Everything must fit, and work, perfectly together. Nothing moves forward until it does. Same goes for aesthetics. During the tour, we approach a fully assembled and painted plane. It looks ready to be shipped or flown by ferry pilot to its destination. But a worker is removing the rudder from the tail. Why? Because the blue stripes are slightly off. It has to be repainted.
“A guy doesn’t want to spend a million dollars on an airplane and not have the blue stripe line up with the next blue stripe,” Rhodes says, explaining that nothing escapes scrutiny. “How do the panels fit? Is there a gap? We’ll take ’em off, remake ’em, repaint ’em.”
Ultimately, when an aircraft has been inspected, tested and found to conform to its type design, it is issued a Certificate of Airworthiness from the FAA. At that point, Rhodes says, an airplane is born, with the first entry in its logbook recording the date and declaring that the aircraft meets all FAA and Air Tractor requirements.
The insistence on perfection reflects Snow’s vision for the company, says Air Tractor President Jim Hirsch. “He planned for the day when he couldn’t be here to run everything,” Hirsch says, noting in particular an employee stock-ownership plan implemented by Snow that gives Air Tractor even more long-term sustainability.
Snow never ran out of ideas and energy, Hirsch says, recalling the saying on the Air Tractor founder’s coffee cup: “Workaholics! Thank God it’s Monday!”
On February 26, more than 900 people, including business associates from around the globe, gathered inside Air Tractor’s plant 2A to celebrate Snow’s life.
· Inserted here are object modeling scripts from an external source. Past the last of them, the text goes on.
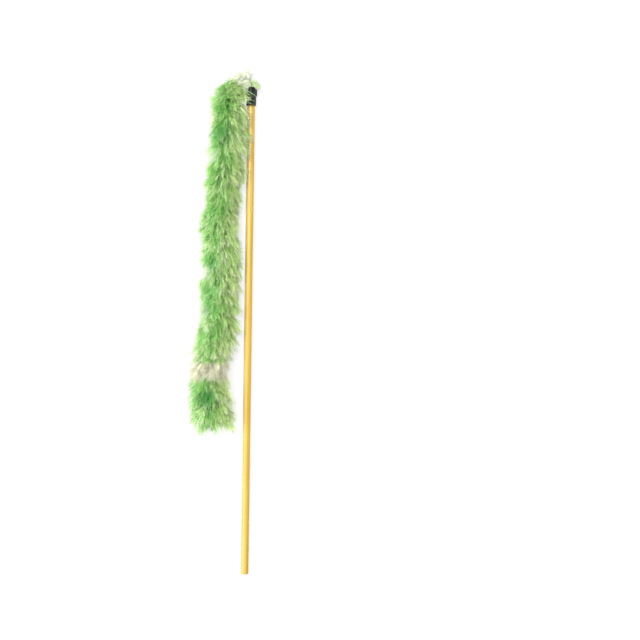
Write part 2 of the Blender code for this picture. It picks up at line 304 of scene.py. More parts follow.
# How far the feathers reach from the string to its left and right, and how far they lean out
# from it, in degrees, by length along the string
tailSections = (
    (0.0160, 0.0014, 0.0110, 48),
    (0.0180, 0.0014, 0.0130, 50),
    (0.0205, 0.0016, 0.0172, 54),
    (0.0242, 0.0044, 0.0190, 70),
    (0.0285, 0.0112, 0.0185, 72),
    (0.0322, 0.0156, 0.0195, 64),
    (0.0382, 0.0152, 0.0205, 52),
    (0.0482, 0.0150, 0.0209, 42),
    (0.0602, 0.0160, 0.0202, 37),
    (0.0862, 0.0166, 0.0184, 36),
    (0.1112, 0.0172, 0.0166, 36),
    (0.1262, 0.0180, 0.0162, 36),
    (0.1512, 0.0180, 0.0194, 36),
    (0.1762, 0.0176, 0.0200, 36),
    (0.2012, 0.0182, 0.0200, 36),
    (0.2212, 0.0172, 0.0204, 36),
    (0.2382, 0.0176, 0.0176, 36),
    (0.2462, 0.0182, 0.0176, 36),
    (0.2602, 0.0180, 0.0190, 34),
    (0.2762, 0.0192, 0.0205, 34),
    (0.2862, 0.0196, 0.0214, 32),
    (0.2952, 0.0166, 0.0200, 34),
    (0.3022, 0.0140, 0.0186, 34),
)


def routeHolder(name, line, sections):
    # A bare line of edges that carries each section's reach and lean, for a tree to follow.
    mesh = bpy.data.meshes.new(name)
    mesh.from_pydata(line, [(k, k + 1) for k in range(len(line) - 1)], [])
    rows = [between(sections, length) for length in lineLengths(line)]
    columns = {
        "leftReach": [row[0] for row in rows],
        "rightReach": [row[1] for row in rows],
        "lean": [math.radians(row[2]) for row in rows],
    }
    for column, values in columns.items():
        mesh.attributes.new(column, "FLOAT", "POINT").data.foreach_set("value", values)
    return putInScene(name, mesh)


# What all feathers share. The bows are a quill and a barb of unit length along +Z, by the start,
# middle and end of a curve. A draw has a name, an owner, and its least and most.
feather = {
    "quillBow": ((0, 0, 0), (0.22, 0, 0.45), (0.20, 0, 1.0)),
    "barbBow": ((0, 0, 0), (0.36, 0, 0.36), (0.48, 0, 0.95)),
    "quillSteps": 6,
    "barbSteps": 3,
    "sides": 3,
    "quillTaper": -0.75,
    "barbTaper": -0.65,
    "bareFoot": 0.10,
    "goldenShare": 0.6180339887,
    "rightLevel": -0.35,  # below this, a feather counts as on the right; the string's top is 0
    "outerShare": 0.6,
    "barbOutline": ((0.0, 0.55), (0.20, 0.90), (0.60, 1.00), (1.0, 0.50)),
    "barbFree": 0.8,
    "quillFreePower": 2.0,
    "seedSteps": {"feather": 9973.0, "barb": 999983.0},
    "draws": (
        ("stray", "feather", -0.2, 0.2),
        ("lean", "feather", -1.0, 1.0),
        ("growth", "feather", 0.78, 1.16),
        ("twist", "feather", -1.0, 1.0),
        ("tone", "feather", 0.0, 1.0),
        ("fluff", "barb", -1.0, 1.0),
        ("splay", "barb", -0.45, 0.45),
        ("barbGrowth", "barb", 0.72, 1.12),
    ),
}

plumageInputs = {
    "NodeSocketGeometry": ("route",),
    "NodeSocketInt": ("feathers", "barbs", "seed"),
    "NodeSocketFloat": (
        "from", "to", "quillShare", "quillRadius", "barbLength", "barbRadius", "leanSpread",
        "twistSpread", "fluffSpread", "topShare", "tableShare", "lockSize", "lockReach",
        "wispSize", "wispReach", "sagZone", "tableClearance", "flatness", "fullReach",
        "tapeFoot", "tapeSide", "tapeTop", "dowelSide", "dowelTop",
    ),
    "NodeSocketMaterial": ("barbFinish", "quillFinish"),
}
cordInputs = {
    "NodeSocketGeometry": ("route",),
    "NodeSocketInt": ("plies", "sides"),
    "NodeSocketFloat": ("from", "to", "plyRadius", "plyOffset", "lay"),
    "NodeSocketMaterial": ("finish",),
}


def startTree(name, inputs):
    # A Geometry Nodes tree with named inputs, the function that adds its nodes, and its inputs.
    tree = bpy.data.node_groups.new(name, "GeometryNodeTree")
    for kind, names in inputs.items():
        for inputName in names:
            tree.interface.new_socket(inputName, in_out="INPUT", socket_type=kind)
    tree.interface.new_socket("made", in_out="OUTPUT", socket_type="NodeSocketGeometry")
    add = partial(addNode, tree)
    return tree, add, add("NodeGroupInput").outputs


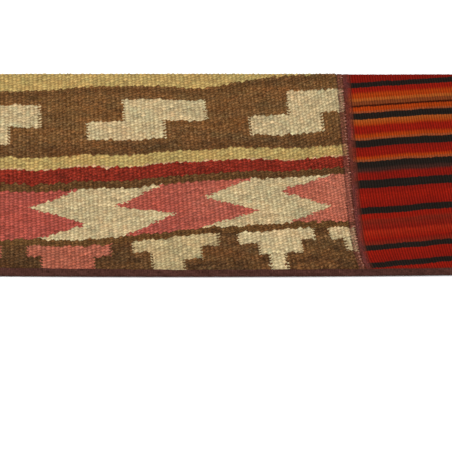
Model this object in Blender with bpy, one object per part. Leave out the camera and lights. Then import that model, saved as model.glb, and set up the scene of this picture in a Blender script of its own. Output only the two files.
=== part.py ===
"""A cut length of a patchwork rug.

Two flat-woven patches lie side by side, a coarse brown one and a fine striped
one. A tape fills the joint between them, and a folded tape binds the near edge.
The other three edges are plain cuts: the two sides along the ribs, the far one
across them. +X runs along the bound edge, +Y away from it and +Z up. The
underside lies on Z = 0. A depth is a distance from the bound edge towards +Y.
"""
import math

import bmesh
import bpy
from mathutils import Matrix, Vector

MM = 0.001

# The cut length as a whole
WIDTH = 420 * MM
DEPTH = 178 * MM
GAP = 0.3 * MM
RIB_LEAN = math.tan(math.radians(4.8))

# The bound edge bows out a little, furthest at one place along it
BOW_RADIUS = 11000 * MM
BOW_PLACE = -65 * MM

# The two edges of the joint at the far cut, and how each drifts on its way to the bound edge
JOINT_LEFT = 46.5 * MM
JOINT_RIGHT = 50.4 * MM
DRIFT_LEFT = 0.016
DRIFT_RIGHT = 0.010

# Near the bound edge the joint swings to +X, and takes the cloth beside it along
SWING = 7.5 * MM
SWING_DEPTH = 15 * MM
SWING_SPREAD = 35 * MM

# The folded tape of the bound edge
TAPE_THICKNESS = 0.7 * MM
UPPER_LIP = 4.4 * MM
LOWER_LIP = 4.8 * MM
BINDING_HEIGHT = 3.0 * MM
BINDING_STEPS = 24
NOSE_SEGMENTS = 8

# What the binding leaves for the edge of the cloth between its lips
PRESSED_UNDER = TAPE_THICKNESS + GAP
PRESSED_TOP = BINDING_HEIGHT - TAPE_THICKNESS - GAP
PRESSED_START = TAPE_THICKNESS + GAP
PRESSED_END = LOWER_LIP + GAP
RISE = 1.0 * MM

# Rows of points across each sheet: where, how much of the full height, height of the underside
ROWS = (
    {"depth": PRESSED_START, "fullness": 0.0, "under": PRESSED_UNDER},
    {"depth": PRESSED_END, "fullness": 0.0, "under": PRESSED_UNDER},
    {"depth": PRESSED_END + RISE, "fullness": 1.0, "under": 0.0},
    {"depth": 20 * MM, "fullness": 1.0, "under": 0.0},
    {"depth": 45 * MM, "fullness": 1.0, "under": 0.0},
    {"depth": DEPTH, "fullness": 1.0, "under": 0.0},
)

# The weave of each sheet: ribs across it, flats that round each rib, heights of furrow and rib
WEAVES = {
    "panel_brown": {"ribs": 88, "flats": 4, "furrow": 2.4 * MM, "rib": 3.0 * MM},
    "panel_striped": {"ribs": 92, "flats": 2, "furrow": 1.95 * MM, "rib": 2.3 * MM},
    "seam_tape": {"ribs": 1, "flats": 4, "furrow": 2.15 * MM, "rib": 2.6 * MM},
}

# Colour and roughness of each finish
FINISHES = {
    "panel_brown": {"colour": (0.15, 0.07, 0.025), "roughness": 0.9},
    "panel_striped": {"colour": (0.23, 0.015, 0.006), "roughness": 0.88},
    "seam_tape": {"colour": (0.12, 0.035, 0.022), "roughness": 0.85},
    "edge_binding": {"colour": (0.07, 0.026, 0.021), "roughness": 0.85},
}


def clear_scene():
    for thing in list(bpy.data.objects):
        bpy.data.objects.remove(thing, do_unlink=True)


def side_cut(far_x, depth):
    """A side cut along the ribs, which starts at far_x on the far edge."""
    return far_x + RIB_LEAN * (DEPTH - depth)


def joint_edge(far_x, drift, depth):
    """An edge of the joint before its swing."""
    return far_x + drift * (DEPTH - depth)


def brown_edges(depth):
    return side_cut(-WIDTH / 2, depth), joint_edge(JOINT_LEFT, DRIFT_LEFT, depth)


def tape_edges(depth):
    left = joint_edge(JOINT_LEFT, DRIFT_LEFT, depth) + GAP
    right = joint_edge(JOINT_RIGHT, DRIFT_RIGHT, depth) - GAP
    return left, right


def striped_edges(depth):
    left = joint_edge(JOINT_RIGHT, DRIFT_RIGHT, depth)
    return left, side_cut(WIDTH / 2 - RIB_LEAN * DEPTH, depth)


def swing(depth, distance):
    """How far the cloth swings to +X at a depth and at a distance from the joint."""
    return SWING * math.exp(-depth / SWING_DEPTH) * math.exp(-distance / SWING_SPREAD)


def bow(x):
    """How far the bound edge stands back at x."""
    return (x - BOW_PLACE) ** 2 / (2 * BOW_RADIUS)


def lay_out(share, depth, edges, joint_share):
    """The place on the floor of a point at a share of the way between a sheet's two edges."""
    left, right = edges(depth)
    x = left + share * (right - left)
    if joint_share is not None:
        x += swing(depth, abs(joint_share - share) * (right - left))
    else:
        x += swing(depth, 0.0)
    return x, depth + bow(x) * (1 - depth / DEPTH)


def dissolve_flat_underside(bm, lower, height):
    """Merge the faces of the underside that lie at one height."""
    flat = []
    for face in bm.faces:
        if all(vert in lower and abs(vert.co.z - height) < GAP / 100 for vert in face.verts):
            flat.append(face)
    bmesh.ops.dissolve_faces(bm, faces=flat)


def ribbed_sheet(name, edges, joint_share):
    """A sheet whose ribs are raised in the points of a grid, closed by a flat underside."""
    weave = WEAVES[name]
    columns = weave["ribs"] * weave["flats"]
    bm = bmesh.new()
    bmesh.ops.create_grid(bm, x_segments=columns, y_segments=len(ROWS) - 1, size=0.5)
    row_of = bm.verts.layers.int.new("row")
    for vert in bm.verts:
        share = vert.co.x + 0.5
        vert[row_of] = round((vert.co.y + 0.5) * (len(ROWS) - 1))
        row = ROWS[vert[row_of]]
        roundness = abs(math.sin(math.pi * round(share * columns) / weave["flats"]))
        full = weave["furrow"] + (weave["rib"] - weave["furrow"]) * roundness
        x, y = lay_out(share, row["depth"], edges, joint_share)
        vert.co = (x, y, PRESSED_TOP + (full - PRESSED_TOP) * row["fullness"])
    made = bmesh.ops.extrude_face_region(bm, geom=list(bm.faces))["geom"]
    lower = {item for item in made if isinstance(item, bmesh.types.BMVert)}
    for vert in lower:
        vert.co.z = ROWS[vert[row_of]]["under"]
    bmesh.ops.recalc_face_normals(bm, faces=bm.faces)
    dissolve_flat_underside(bm, lower, 0.0)
    dissolve_flat_underside(bm, lower, PRESSED_UNDER)
    return finish_mesh(name, bm)


def binding_profile():
    """The folded tape in section, as depth and height, round the nose and back along the inside."""
    radius = BINDING_HEIGHT / 2
    points = [(LOWER_LIP, 0.0)]
    for step in range(NOSE_SEGMENTS + 1):
        angle = math.pi * step / NOSE_SEGMENTS
        points.append((radius - radius * math.sin(angle), radius - radius * math.cos(angle)))
    points.append((UPPER_LIP - TAPE_THICKNESS / 3, BINDING_HEIGHT))
    points.append((UPPER_LIP, BINDING_HEIGHT - TAPE_THICKNESS / 3))
    points.append((UPPER_LIP, BINDING_HEIGHT - TAPE_THICKNESS))
    points.append((TAPE_THICKNESS, BINDING_HEIGHT - TAPE_THICKNESS))
    points.append((TAPE_THICKNESS, TAPE_THICKNESS))
    points.append((LOWER_LIP, TAPE_THICKNESS))
    return points


def edge_binding(name):
    """The tape's section, spun along the bow of the edge from one side cut to the other."""
    centre = Vector((BOW_PLACE, BOW_RADIUS, 0.0))
    start_x = side_cut(-WIDTH / 2, 0.0)
    end_x = WIDTH / 2
    start = math.asin((start_x - BOW_PLACE) / BOW_RADIUS)
    end = math.asin((end_x - BOW_PLACE) / BOW_RADIUS)
    bm = bmesh.new()
    section = [bm.verts.new((BOW_PLACE, depth, height)) for depth, height in binding_profile()]
    face = bm.faces.new(section)
    turn = Matrix.Rotation(start, 3, "Z")
    bmesh.ops.rotate(bm, cent=centre, matrix=turn, verts=bm.verts)
    bmesh.ops.spin(
        bm, geom=[face], cent=centre, axis=(0, 0, 1), angle=end - start, steps=BINDING_STEPS)
    bmesh.ops.recalc_face_normals(bm, faces=bm.faces)
    return finish_mesh(name, bm)


def finish_mesh(name, bm):
    mesh = bpy.data.meshes.new(name)
    bm.to_mesh(mesh)
    bm.free()
    mesh.shade_smooth()
    mesh.set_sharp_from_angle(angle=math.radians(50))
    mesh.materials.append(material(name))
    return bpy.data.objects.new(name, mesh)


def material(name):
    """A matt yarn or tape finish."""
    finish = FINISHES[name]
    made = bpy.data.materials.new(name)
    made.use_nodes = True
    shader = made.node_tree.nodes["Principled BSDF"]
    shader.inputs["Base Color"].default_value = (*finish["colour"], 1.0)
    shader.inputs["Roughness"].default_value = finish["roughness"]
    shader.inputs["Metallic"].default_value = 0.0
    return made


def build():
    clear_scene()
    collection = bpy.data.collections.new("patchwork_rug")
    bpy.context.scene.collection.children.link(collection)
    centre = bpy.data.objects.new("patchwork_rug_centre", None)
    collection.objects.link(centre)
    pieces = (
        ribbed_sheet("panel_brown", brown_edges, 1.0),
        ribbed_sheet("panel_striped", striped_edges, 0.0),
        ribbed_sheet("seam_tape", tape_edges, None),
        edge_binding("edge_binding"),
    )
    for piece in pieces:
        collection.objects.link(piece)
        piece.parent = centre
        piece.location = (0.0, -DEPTH / 2, 0.0)


build()
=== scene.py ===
import math

import bmesh
import bpy
import numpy as np
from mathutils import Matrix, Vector


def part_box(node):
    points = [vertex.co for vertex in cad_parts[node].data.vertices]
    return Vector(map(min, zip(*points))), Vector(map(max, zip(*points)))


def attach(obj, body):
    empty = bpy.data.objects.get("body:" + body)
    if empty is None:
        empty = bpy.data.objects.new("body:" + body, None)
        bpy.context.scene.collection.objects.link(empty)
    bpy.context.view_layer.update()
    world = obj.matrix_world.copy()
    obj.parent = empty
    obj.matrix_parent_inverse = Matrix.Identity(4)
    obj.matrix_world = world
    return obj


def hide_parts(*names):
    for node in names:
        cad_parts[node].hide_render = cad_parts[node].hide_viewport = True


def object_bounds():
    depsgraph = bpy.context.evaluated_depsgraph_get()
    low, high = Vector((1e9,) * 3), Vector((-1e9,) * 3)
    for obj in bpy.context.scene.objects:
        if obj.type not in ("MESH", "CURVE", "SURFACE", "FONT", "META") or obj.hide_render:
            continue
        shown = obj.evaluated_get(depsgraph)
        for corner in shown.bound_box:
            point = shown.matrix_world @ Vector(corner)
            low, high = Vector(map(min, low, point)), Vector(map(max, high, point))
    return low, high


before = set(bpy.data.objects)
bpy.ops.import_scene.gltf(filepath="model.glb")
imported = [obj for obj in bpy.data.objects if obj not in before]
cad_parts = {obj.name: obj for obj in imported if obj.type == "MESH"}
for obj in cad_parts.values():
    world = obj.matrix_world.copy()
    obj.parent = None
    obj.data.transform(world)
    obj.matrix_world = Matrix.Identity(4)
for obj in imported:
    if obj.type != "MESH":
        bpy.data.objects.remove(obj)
cad_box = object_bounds()

# Lengths below are in millimetres. "Across" runs along the bound edge from the rug's middle,
# "depth" runs from the bound edge towards the far cut.
MM = 0.001
LOW, HIGH = Vector(cad_box[0]), Vector(cad_box[1])
WIDTH = (HIGH.x - LOW.x) / MM
DEPTH = (HIGH.y - LOW.y) / MM

# The bound edge bows out a little, and the side cuts lean with the ribs
BOW_RADIUS = 11000
BOW_PLACE = -65
SIDE_LEAN = math.tan(math.radians(4.8))

# The joint between the patches, as in the solids
JOINT_LEFT = 46.5
JOINT_RIGHT = 50.4
DRIFT_LEFT = 0.016
DRIFT_RIGHT = 0.010
SWING = 7.5
SWING_DEPTH = 15
SWING_SPREAD = 35
STITCH_WIDTH = 4.7

# The clearance between neighbouring pieces
GAP = 0.3

# The folded tape of the bound edge
TAPE_THICKNESS = 0.7
UPPER_LIP = 4.4
LOWER_LIP = 4.8
BINDING_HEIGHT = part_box("edge_binding")[1].z / MM
PRESSED_TOP = BINDING_HEIGHT - TAPE_THICKNESS - GAP
PRESSED_UNDER = TAPE_THICKNESS + GAP
PRESSED_START = 1.2
UNDER_RISE = 1.0
UPPER_RISE = 1.5

# Dyes, as they look in even light
DYES = {
    "brown": (114, 78, 44),
    "dark brown": (82, 54, 30),
    "light brown": (132, 92, 51),
    "olive": (98, 65, 34),
    "cream": (204, 181, 136),
    "sand": (193, 170, 124),
    "olive brown": (104, 70, 36),
    "warm cream": (211, 187, 141),
    "straw": (189, 159, 96),
    "pale straw": (203, 160, 116),
    "brick": (135, 41, 26),
    "rose": (171, 80, 66),
    "old rose": (176, 98, 75),
    "pale rose": (193, 110, 86),
    "maroon": (68, 41, 35),
    "dark maroon": (60, 35, 29),
    "plum": (84, 42, 38),
    "mauve": (140, 76, 62),
    "seam red": (86, 39, 28),
    "scarlet": (138, 24, 11),
    "vermilion": (152, 37, 17),
    "crimson": (122, 21, 12),
    "orange": (160, 57, 12),
    "amber": (160, 80, 30),
    "rust": (115, 34, 20),
    "dark rust": (66, 22, 8),
    "tan": (145, 69, 36),
    "umber": (120, 58, 28),
    "black": (33, 27, 23),
    # thread glint is a painted highlight, the pale colour of lit stitches, not a dye
    "thread glint": (196, 140, 122),
    "warp": (196, 184, 160),
}


def dye(name):
    """A dye's colour in linear light."""
    share = np.array(DYES[name], float) / 255
    return np.where(share <= 0.04045, share / 12.92, ((share + 0.055) / 1.055) ** 2.4)


def ease(share):
    """Nought below 0, one above 1, and a smooth rise between."""
    share = np.clip(share, 0, 1)
    return share * share * (3 - 2 * share)


def blend_values(start, end, share):
    return start + (end - start) * share


def bow(across):
    return (across - BOW_PLACE) ** 2 / (2 * BOW_RADIUS)


def side_cut(far_across, depth):
    return far_across + SIDE_LEAN * (DEPTH - depth)


def swing(depth):
    """How far the joint swings to the right on its way to the bound edge."""
    return SWING * np.exp(-np.asarray(depth) / SWING_DEPTH)


def brown_edge(depth):
    return JOINT_LEFT + DRIFT_LEFT * (DEPTH - depth) + swing(depth)


def striped_edge(depth):
    return JOINT_RIGHT + DRIFT_RIGHT * (DEPTH - depth) + swing(depth)


def stitch_line(depth):
    return brown_edge(depth) - STITCH_WIDTH


def underside(across, depth):
    """The cloth's underside, raised where it lies on the binding's lower lip."""
    past = depth - bow(across) - LOWER_LIP - GAP
    return PRESSED_UNDER * (1 - ease(past / UNDER_RISE))


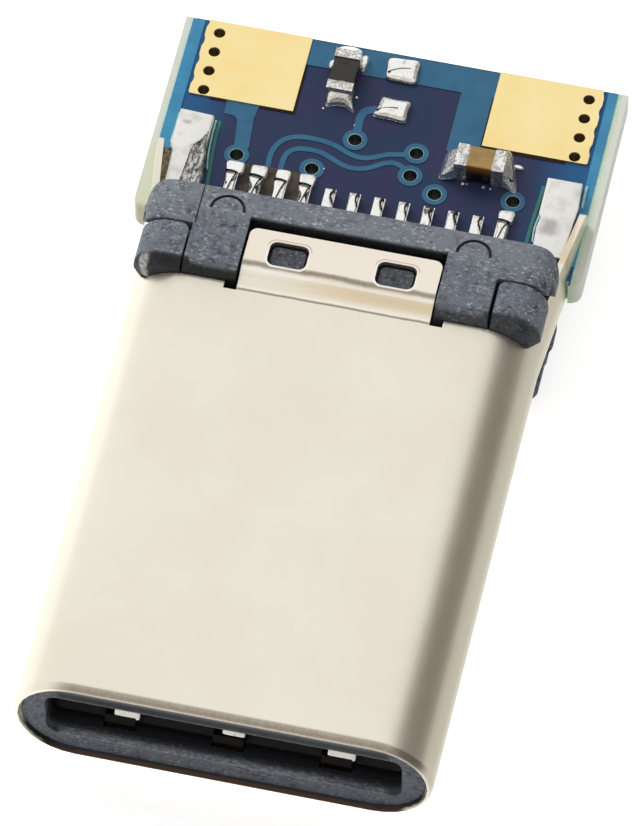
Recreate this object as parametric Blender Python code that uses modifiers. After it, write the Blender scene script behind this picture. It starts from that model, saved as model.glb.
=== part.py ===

At the ceremony’s end, the hangar doors were opened, and attendees went outside to watch five longtime Air Tractor pilots— Jack Frost, Grant Lane, Jerry Keeter, Pat Kornegay and Troy Vaught, a retired test pilot—fly overhead in missing-man formation.
The yellow and blue planes—representing three of Snow’s designs—streaked across the late-afternoon sky. Friends and family remained outside long after the planes landed, sharing stories about the life of this legendary man as sunset closed the curtains on the day … but not on an incredible story.